* BEGIN GIVEN RECORDS *
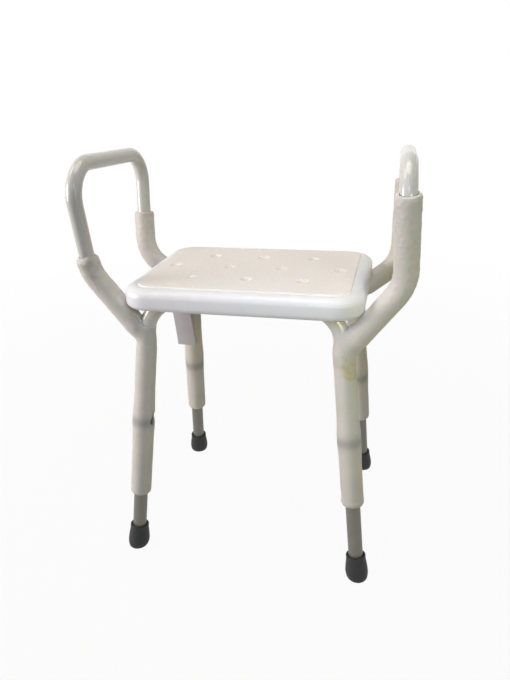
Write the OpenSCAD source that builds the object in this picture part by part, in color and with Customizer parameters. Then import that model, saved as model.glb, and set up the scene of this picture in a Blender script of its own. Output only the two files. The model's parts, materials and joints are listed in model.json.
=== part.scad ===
// Shower stool: a blow-moulded seat on two bent tube frames, with two bent arm rails,
// four telescopic legs on snap buttons, rubber feet and the foam sleeves it is delivered in.
// Origin: on the floor, midway between the feet, under the middle of the seat. +Z up, the user faces -Y.

/* [Seat] */
// Height of the seat's top above the floor, legs in their middle hole
seat_height = 516; // [512:1:520]
// Width of the seat
seat_w = 400; // [392:1:408]
// Depth of the seat, front to back
seat_d = 306; // [300:1:312]
// Thickness of the seat, without its raised panel
seat_t = 36; // [34:1:38]
// Radius of the seat's corners in plan
seat_corner_r = 48; // [44:1:52]
// Thickness of the seat's moulded walls
seat_wall = 2.6; // [2.2:0.1:3]
// Width of the raised, grained panel
panel_w = 354; // [346:1:358]
// Depth of the raised, grained panel
panel_d = 266; // [260:1:270]
// How far the panel stands above the rim
panel_rise = 2; // [1.5:0.1:2.5]

/* [Leg frames] */
// Outer diameter of the leg frame tube
frame_tube_d = 28.6; // [28.6]
// Wall of the leg frame tube
frame_wall = 1.5; // [1.5]
// How far the middle of the crossing tube lies above the seat's underside, in its channel
frame_sink = 9; // [8:0.5:10]
// Radius of the frame's bends, to the middle of the tube
frame_bend_r = 64; // [62:1:66]
// Half the distance between the front feet
front_foot_x = 210.5; // [206:0.5:214]
// Front feet, forward of the middle
front_foot_y = -168; // [-172:1:-164]
// Half the distance between the rear feet
rear_foot_x = 198; // [194:0.5:204]
// Rear feet, behind the middle
rear_foot_y = 168; // [164:1:172]

/* [Telescopic legs] */
// Outer diameter of the sliding inner leg
inner_tube_d = 25.4; // [25.4]
// Distance between the height holes
hole_pitch = 20; // [18:1:21]
// Number of height holes, an odd number
hole_count = 7; // [5, 7]
// Height of the rubber feet
foot_h = 45; // [42:1:47]

/* [Arm rails] */
// Outer diameter of the arm rail tube
arm_tube_d = 25.4; // [25.4]
// Wall of the arm rail tube
arm_wall = 1.5; // [1.5]
// Height of the arm's hand rail at its front
arm_top_z = 710; // [700:1:716]
// Half the distance between the upright parts of the arms
arm_x = 251; // [248:1:254]

/* [Foam sleeves] */
// Outer diameter of the foam sleeves
sleeve_d = 38; // [37:0.5:39]

/* [Hidden] */
ENDS = ["front_left", "front_right", "rear_left", "rear_right"];

$fn = 64;
frame_r = frame_tube_d / 2;
frame_bore_r = frame_r - frame_wall;
arm_r = arm_tube_d / 2;
inner_r = inner_tube_d / 2;
inner_wall = 1.5;
inner_bore_r = inner_r - inner_wall;
sleeve_r = sleeve_d / 2;
panel_rise_z = seat_height - panel_rise;
seat_under_z = panel_rise_z - seat_t;
cross_z = seat_under_z + frame_sink;
far = 1000;

// How far each leg leans per millimetre of height: inward, and towards the middle of the seat
front_lean_x = 0.097;
front_lean_y = 0.126;
rear_lean_x = 0.065;
rear_lean_y = -0.116;

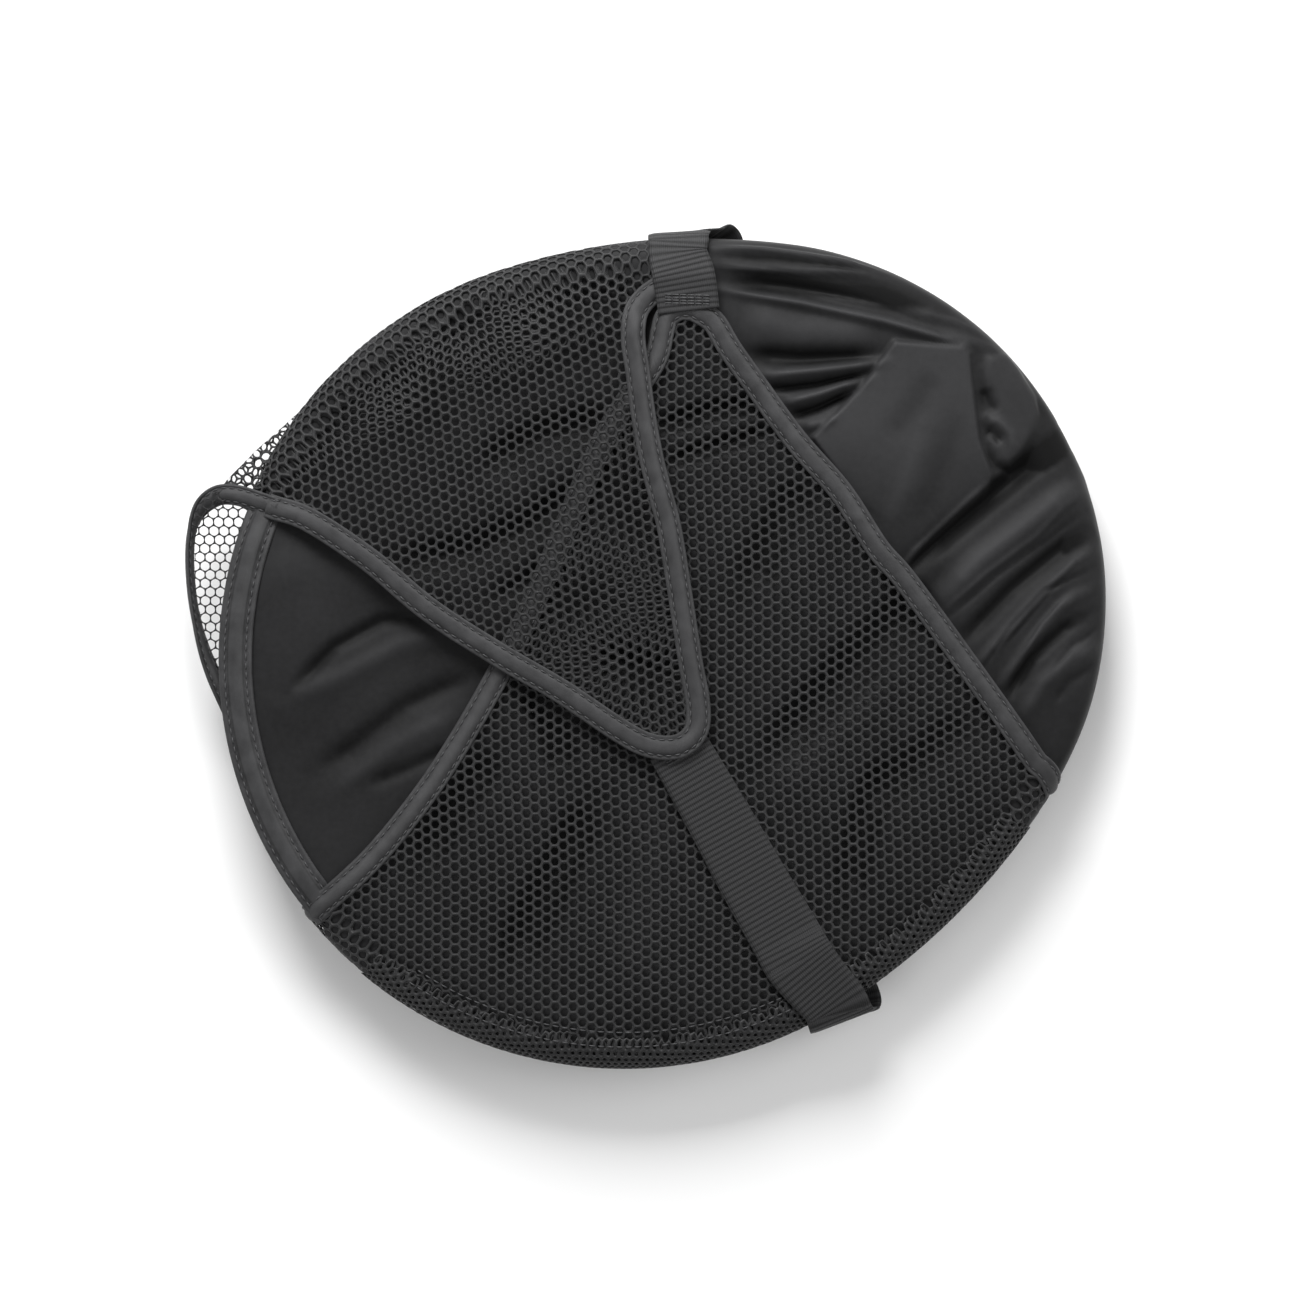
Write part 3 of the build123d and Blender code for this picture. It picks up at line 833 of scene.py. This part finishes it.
* END GIVEN RECORDS *
WHAT YOU NEED TO DO ▸
Show the data once more, exactly as it was written.

COMPLETED TASK ▸
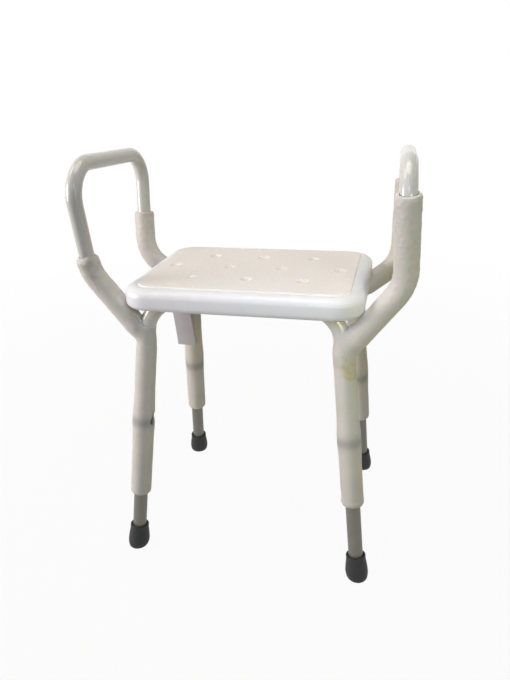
Write the OpenSCAD source that builds the object in this picture part by part, in color and with Customizer parameters. Then import that model, saved as model.glb, and set up the scene of this picture in a Blender script of its own. Output only the two files. The model's parts, materials and joints are listed in model.json.
=== part.scad ===
// Shower stool: a blow-moulded seat on two bent tube frames, with two bent arm rails,
// four telescopic legs on snap buttons, rubber feet and the foam sleeves it is delivered in.
// Origin: on the floor, midway between the feet, under the middle of the seat. +Z up, the user faces -Y.

/* [Seat] */
// Height of the seat's top above the floor, legs in their middle hole
seat_height = 516; // [512:1:520]
// Width of the seat
seat_w = 400; // [392:1:408]
// Depth of the seat, front to back
seat_d = 306; // [300:1:312]
// Thickness of the seat, without its raised panel
seat_t = 36; // [34:1:38]
// Radius of the seat's corners in plan
seat_corner_r = 48; // [44:1:52]
// Thickness of the seat's moulded walls
seat_wall = 2.6; // [2.2:0.1:3]
// Width of the raised, grained panel
panel_w = 354; // [346:1:358]
// Depth of the raised, grained panel
panel_d = 266; // [260:1:270]
// How far the panel stands above the rim
panel_rise = 2; // [1.5:0.1:2.5]

/* [Leg frames] */
// Outer diameter of the leg frame tube
frame_tube_d = 28.6; // [28.6]
// Wall of the leg frame tube
frame_wall = 1.5; // [1.5]
// How far the middle of the crossing tube lies above the seat's underside, in its channel
frame_sink = 9; // [8:0.5:10]
// Radius of the frame's bends, to the middle of the tube
frame_bend_r = 64; // [62:1:66]
// Half the distance between the front feet
front_foot_x = 210.5; // [206:0.5:214]
// Front feet, forward of the middle
front_foot_y = -168; // [-172:1:-164]
// Half the distance between the rear feet
rear_foot_x = 198; // [194:0.5:204]
// Rear feet, behind the middle
rear_foot_y = 168; // [164:1:172]

/* [Telescopic legs] */
// Outer diameter of the sliding inner leg
inner_tube_d = 25.4; // [25.4]
// Distance between the height holes
hole_pitch = 20; // [18:1:21]
// Number of height holes, an odd number
hole_count = 7; // [5, 7]
// Height of the rubber feet
foot_h = 45; // [42:1:47]

/* [Arm rails] */
// Outer diameter of the arm rail tube
arm_tube_d = 25.4; // [25.4]
// Wall of the arm rail tube
arm_wall = 1.5; // [1.5]
// Height of the arm's hand rail at its front
arm_top_z = 710; // [700:1:716]
// Half the distance between the upright parts of the arms
arm_x = 251; // [248:1:254]

/* [Foam sleeves] */
// Outer diameter of the foam sleeves
sleeve_d = 38; // [37:0.5:39]

/* [Hidden] */
ENDS = ["front_left", "front_right", "rear_left", "rear_right"];

$fn = 64;
frame_r = frame_tube_d / 2;
frame_bore_r = frame_r - frame_wall;
arm_r = arm_tube_d / 2;
inner_r = inner_tube_d / 2;
inner_wall = 1.5;
inner_bore_r = inner_r - inner_wall;
sleeve_r = sleeve_d / 2;
panel_rise_z = seat_height - panel_rise;
seat_under_z = panel_rise_z - seat_t;
cross_z = seat_under_z + frame_sink;
far = 1000;

// How far each leg leans per millimetre of height: inward, and towards the middle of the seat
front_lean_x = 0.097;
front_lean_y = 0.126;
rear_lean_x = 0.065;
rear_lean_y = -0.116;

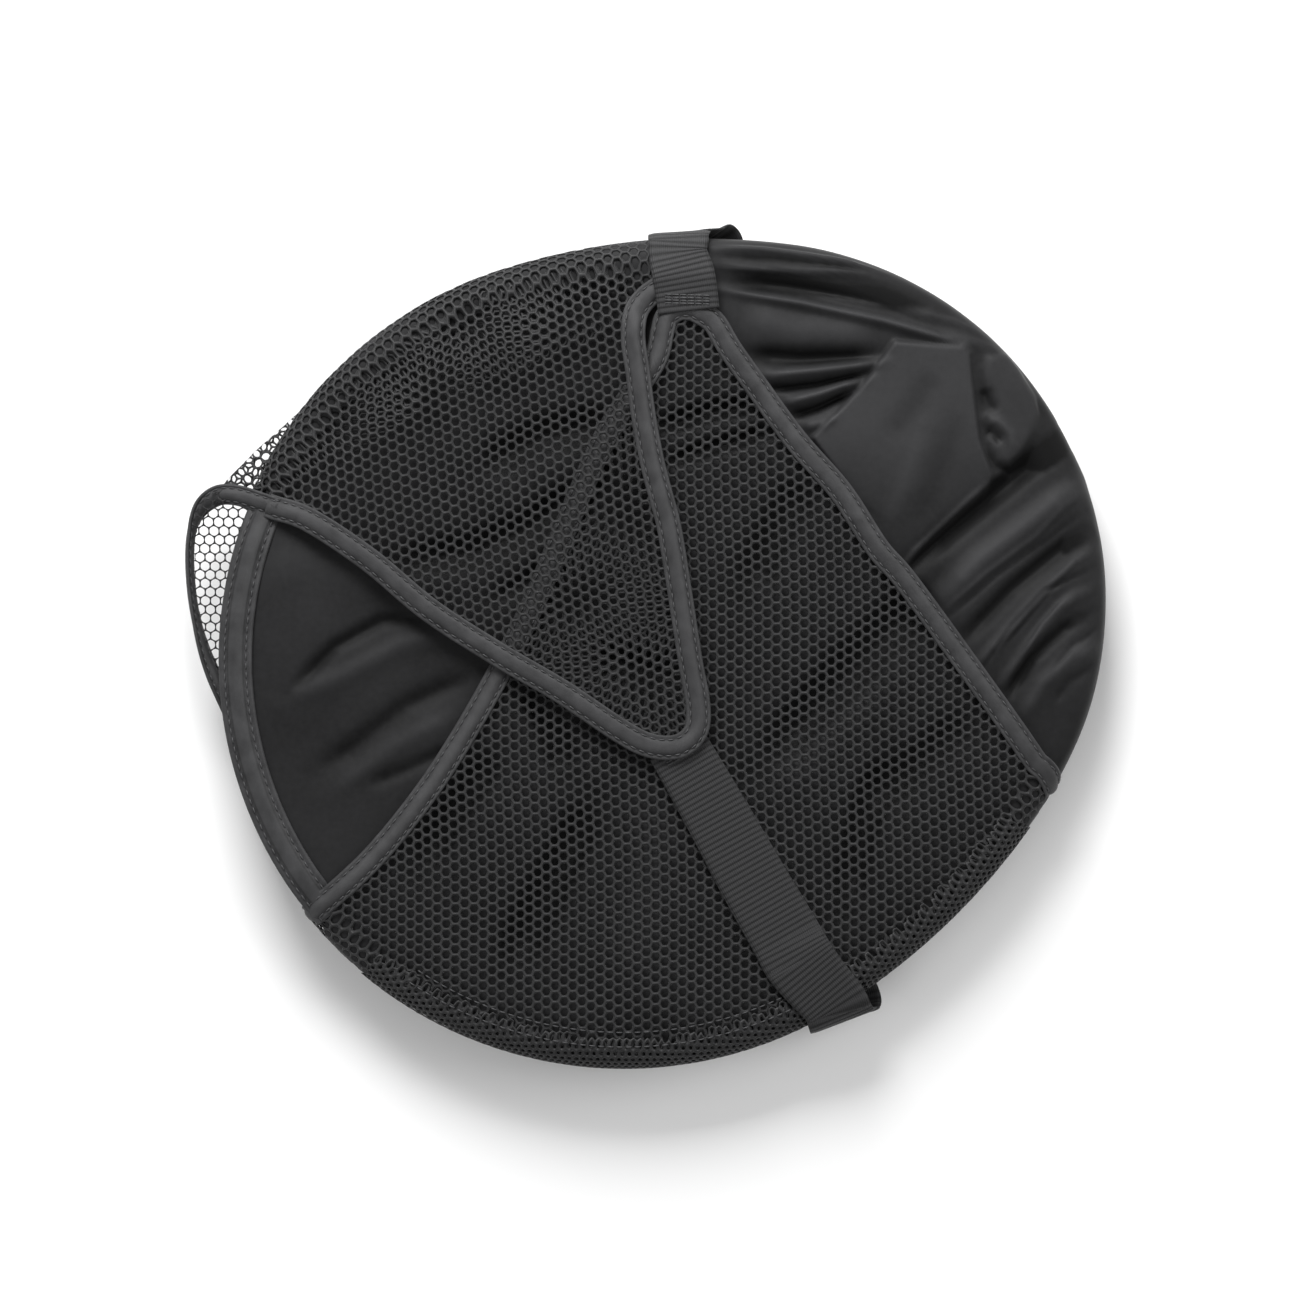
Write part 3 of the build123d and Blender code for this picture. It picks up at line 833 of scene.py. This part finishes it.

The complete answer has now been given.